Problem to work on: The listing below is to be output in its exact form.

───── Available data ─────

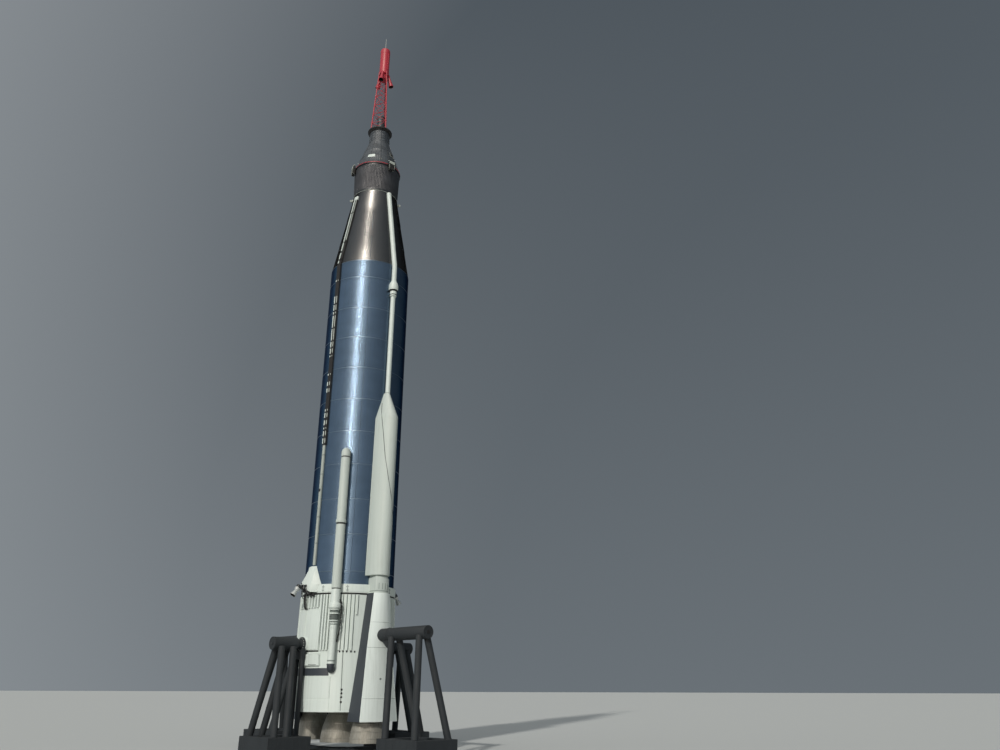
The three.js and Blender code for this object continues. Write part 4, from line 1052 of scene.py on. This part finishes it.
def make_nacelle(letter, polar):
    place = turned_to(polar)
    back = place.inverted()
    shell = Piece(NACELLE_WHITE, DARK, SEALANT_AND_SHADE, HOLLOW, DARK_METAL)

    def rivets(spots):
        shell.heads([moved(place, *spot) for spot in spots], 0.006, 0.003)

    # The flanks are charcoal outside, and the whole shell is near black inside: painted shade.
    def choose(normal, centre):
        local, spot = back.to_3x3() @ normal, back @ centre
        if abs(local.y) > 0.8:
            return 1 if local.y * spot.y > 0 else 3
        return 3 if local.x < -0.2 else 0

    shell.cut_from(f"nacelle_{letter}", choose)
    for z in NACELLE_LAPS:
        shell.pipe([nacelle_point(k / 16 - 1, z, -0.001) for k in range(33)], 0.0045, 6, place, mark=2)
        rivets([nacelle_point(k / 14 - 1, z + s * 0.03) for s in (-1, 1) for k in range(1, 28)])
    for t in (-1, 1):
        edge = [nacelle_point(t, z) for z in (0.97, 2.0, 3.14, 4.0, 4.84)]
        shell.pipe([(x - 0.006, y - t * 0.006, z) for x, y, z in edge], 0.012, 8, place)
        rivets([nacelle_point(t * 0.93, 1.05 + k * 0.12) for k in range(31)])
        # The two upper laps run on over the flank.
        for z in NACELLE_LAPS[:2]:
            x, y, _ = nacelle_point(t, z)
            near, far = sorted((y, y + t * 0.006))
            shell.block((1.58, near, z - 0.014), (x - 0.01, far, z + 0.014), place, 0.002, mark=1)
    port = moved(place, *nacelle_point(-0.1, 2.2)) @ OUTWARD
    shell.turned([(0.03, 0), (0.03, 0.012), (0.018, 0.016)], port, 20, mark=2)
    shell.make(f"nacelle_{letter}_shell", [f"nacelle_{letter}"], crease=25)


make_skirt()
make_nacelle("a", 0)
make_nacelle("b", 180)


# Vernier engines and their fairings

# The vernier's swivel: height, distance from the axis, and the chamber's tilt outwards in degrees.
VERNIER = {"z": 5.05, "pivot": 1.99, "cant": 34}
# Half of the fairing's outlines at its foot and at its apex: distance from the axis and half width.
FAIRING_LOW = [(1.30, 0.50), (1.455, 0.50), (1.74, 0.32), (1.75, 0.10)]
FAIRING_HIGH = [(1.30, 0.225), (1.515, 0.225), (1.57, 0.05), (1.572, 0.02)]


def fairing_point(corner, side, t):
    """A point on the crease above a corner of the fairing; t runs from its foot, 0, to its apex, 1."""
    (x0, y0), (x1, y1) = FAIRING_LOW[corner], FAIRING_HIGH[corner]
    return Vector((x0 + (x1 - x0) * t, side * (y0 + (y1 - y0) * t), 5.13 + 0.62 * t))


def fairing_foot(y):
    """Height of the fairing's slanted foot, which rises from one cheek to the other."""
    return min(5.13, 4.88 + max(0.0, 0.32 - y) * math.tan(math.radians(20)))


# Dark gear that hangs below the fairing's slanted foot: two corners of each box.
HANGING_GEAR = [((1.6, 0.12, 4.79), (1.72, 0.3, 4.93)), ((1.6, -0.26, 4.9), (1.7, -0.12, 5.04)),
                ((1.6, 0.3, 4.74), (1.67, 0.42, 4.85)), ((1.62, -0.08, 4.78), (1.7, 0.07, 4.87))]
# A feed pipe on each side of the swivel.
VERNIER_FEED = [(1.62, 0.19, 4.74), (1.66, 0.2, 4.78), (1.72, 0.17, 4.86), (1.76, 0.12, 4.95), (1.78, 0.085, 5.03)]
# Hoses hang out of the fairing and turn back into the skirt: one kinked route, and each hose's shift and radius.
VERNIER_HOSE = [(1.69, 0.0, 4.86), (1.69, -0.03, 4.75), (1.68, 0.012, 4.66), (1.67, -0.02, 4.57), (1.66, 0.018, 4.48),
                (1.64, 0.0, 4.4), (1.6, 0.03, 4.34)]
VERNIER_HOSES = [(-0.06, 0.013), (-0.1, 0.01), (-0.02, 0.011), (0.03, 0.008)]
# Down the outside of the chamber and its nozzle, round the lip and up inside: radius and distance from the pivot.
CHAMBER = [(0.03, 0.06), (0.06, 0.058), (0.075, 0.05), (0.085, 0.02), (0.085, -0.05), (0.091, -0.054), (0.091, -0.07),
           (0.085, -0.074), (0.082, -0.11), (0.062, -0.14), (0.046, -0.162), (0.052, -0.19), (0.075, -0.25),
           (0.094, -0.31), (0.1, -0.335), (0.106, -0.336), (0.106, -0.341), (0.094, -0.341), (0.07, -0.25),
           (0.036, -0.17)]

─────

Answer for this exercise:
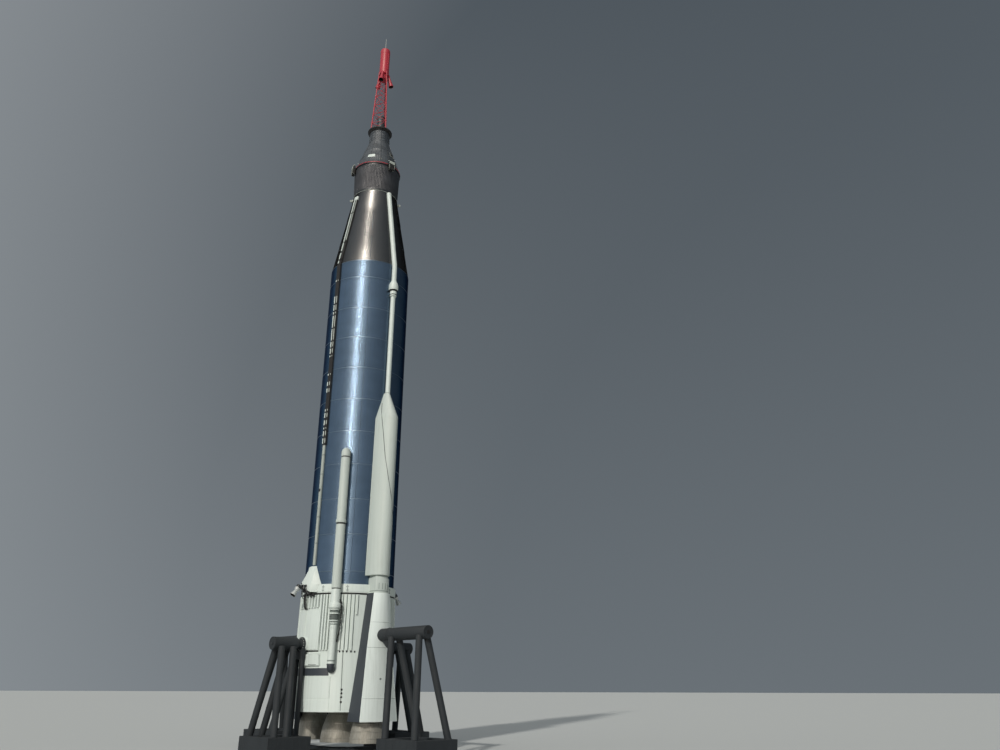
The three.js and Blender code for this object continues. Write part 4, from line 1052 of scene.py on. This part finishes it.
def make_nacelle(letter, polar):
    place = turned_to(polar)
    back = place.inverted()
    shell = Piece(NACELLE_WHITE, DARK, SEALANT_AND_SHADE, HOLLOW, DARK_METAL)

    def rivets(spots):
        shell.heads([moved(place, *spot) for spot in spots], 0.006, 0.003)

    # The flanks are charcoal outside, and the whole shell is near black inside: painted shade.
    def choose(normal, centre):
        local, spot = back.to_3x3() @ normal, back @ centre
        if abs(local.y) > 0.8:
            return 1 if local.y * spot.y > 0 else 3
        return 3 if local.x < -0.2 else 0

    shell.cut_from(f"nacelle_{letter}", choose)
    for z in NACELLE_LAPS:
        shell.pipe([nacelle_point(k / 16 - 1, z, -0.001) for k in range(33)], 0.0045, 6, place, mark=2)
        rivets([nacelle_point(k / 14 - 1, z + s * 0.03) for s in (-1, 1) for k in range(1, 28)])
    for t in (-1, 1):
        edge = [nacelle_point(t, z) for z in (0.97, 2.0, 3.14, 4.0, 4.84)]
        shell.pipe([(x - 0.006, y - t * 0.006, z) for x, y, z in edge], 0.012, 8, place)
        rivets([nacelle_point(t * 0.93, 1.05 + k * 0.12) for k in range(31)])
        # The two upper laps run on over the flank.
        for z in NACELLE_LAPS[:2]:
            x, y, _ = nacelle_point(t, z)
            near, far = sorted((y, y + t * 0.006))
            shell.block((1.58, near, z - 0.014), (x - 0.01, far, z + 0.014), place, 0.002, mark=1)
    port = moved(place, *nacelle_point(-0.1, 2.2)) @ OUTWARD
    shell.turned([(0.03, 0), (0.03, 0.012), (0.018, 0.016)], port, 20, mark=2)
    shell.make(f"nacelle_{letter}_shell", [f"nacelle_{letter}"], crease=25)


make_skirt()
make_nacelle("a", 0)
make_nacelle("b", 180)


# Vernier engines and their fairings

# The vernier's swivel: height, distance from the axis, and the chamber's tilt outwards in degrees.
VERNIER = {"z": 5.05, "pivot": 1.99, "cant": 34}
# Half of the fairing's outlines at its foot and at its apex: distance from the axis and half width.
FAIRING_LOW = [(1.30, 0.50), (1.455, 0.50), (1.74, 0.32), (1.75, 0.10)]
FAIRING_HIGH = [(1.30, 0.225), (1.515, 0.225), (1.57, 0.05), (1.572, 0.02)]


def fairing_point(corner, side, t):
    """A point on the crease above a corner of the fairing; t runs from its foot, 0, to its apex, 1."""
    (x0, y0), (x1, y1) = FAIRING_LOW[corner], FAIRING_HIGH[corner]
    return Vector((x0 + (x1 - x0) * t, side * (y0 + (y1 - y0) * t), 5.13 + 0.62 * t))


def fairing_foot(y):
    """Height of the fairing's slanted foot, which rises from one cheek to the other."""
    return min(5.13, 4.88 + max(0.0, 0.32 - y) * math.tan(math.radians(20)))


# Dark gear that hangs below the fairing's slanted foot: two corners of each box.
HANGING_GEAR = [((1.6, 0.12, 4.79), (1.72, 0.3, 4.93)), ((1.6, -0.26, 4.9), (1.7, -0.12, 5.04)),
                ((1.6, 0.3, 4.74), (1.67, 0.42, 4.85)), ((1.62, -0.08, 4.78), (1.7, 0.07, 4.87))]
# A feed pipe on each side of the swivel.
VERNIER_FEED = [(1.62, 0.19, 4.74), (1.66, 0.2, 4.78), (1.72, 0.17, 4.86), (1.76, 0.12, 4.95), (1.78, 0.085, 5.03)]
# Hoses hang out of the fairing and turn back into the skirt: one kinked route, and each hose's shift and radius.
VERNIER_HOSE = [(1.69, 0.0, 4.86), (1.69, -0.03, 4.75), (1.68, 0.012, 4.66), (1.67, -0.02, 4.57), (1.66, 0.018, 4.48),
                (1.64, 0.0, 4.4), (1.6, 0.03, 4.34)]
VERNIER_HOSES = [(-0.06, 0.013), (-0.1, 0.01), (-0.02, 0.011), (0.03, 0.008)]
# Down the outside of the chamber and its nozzle, round the lip and up inside: radius and distance from the pivot.
CHAMBER = [(0.03, 0.06), (0.06, 0.058), (0.075, 0.05), (0.085, 0.02), (0.085, -0.05), (0.091, -0.054), (0.091, -0.07),
           (0.085, -0.074), (0.082, -0.11), (0.062, -0.14), (0.046, -0.162), (0.052, -0.19), (0.075, -0.25),
           (0.094, -0.31), (0.1, -0.335), (0.106, -0.336), (0.106, -0.341), (0.094, -0.341), (0.07, -0.25),
           (0.036, -0.17)]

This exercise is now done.